As I have directed you in this instance to put a wooden bed-plate to your engine, you may point the ends of the wires, and, making holes sloping at the same angle in the wooden stand, drive the wires into them. You have an advantage here, inasmuch as you can raise or lower your stand until the position of the beam comes exactly right, and you find the ends drop over the centre of the cylinder and pump-barrel as it ought to do. When this is the case, you can cut off any wire that projects below the stand and file it level, for it will not be likely to need more secure fixing. The pump may now be soldered into the cover of the cistern (before the cover itself is fastened on), and a hole must be then cut to receive the water that will flow from the spout, and then the cover can be fitted on. There is no need to solder it, if it is made to fit over-tightly; and you may wish, perhaps, to get at the lower valve of the pump now and then.
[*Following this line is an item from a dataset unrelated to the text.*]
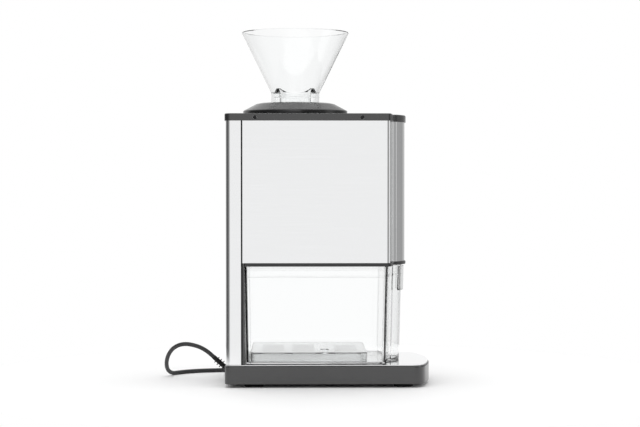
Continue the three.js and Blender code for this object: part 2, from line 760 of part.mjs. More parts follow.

The only thing left to do is to arrange the safety-valve of the boiler, which is in many cases the place through which the water is poured to charge it. In this engine it is, however, plain that you can fill the boiler by turning both the taps at the same time. A little will run off by the waste-pipe, but not enough to signify, because the tube below the cylinder is so much the larger of the two. The safety-valve is a little bit of brass turned conical to fit the “seat,” made by counter-sinking the hole. It is shown at K, Fig. 59, N being the seat, O P the dome of the boiler, and close to O is the gauge-tap for ascertaining the height of water in the boiler. L M is a lever of flattened wire, pivoted to turn on a pin at L,—L O being an upright wire soldered to the boiler. A notch is filed across the top of the valve, on which the lever, L M, rests. The weight is at M. One, as large as a big pea, hung at the end of a lever 2 inches long, the valve at half an inch from the other end, will probably suffice for this engine.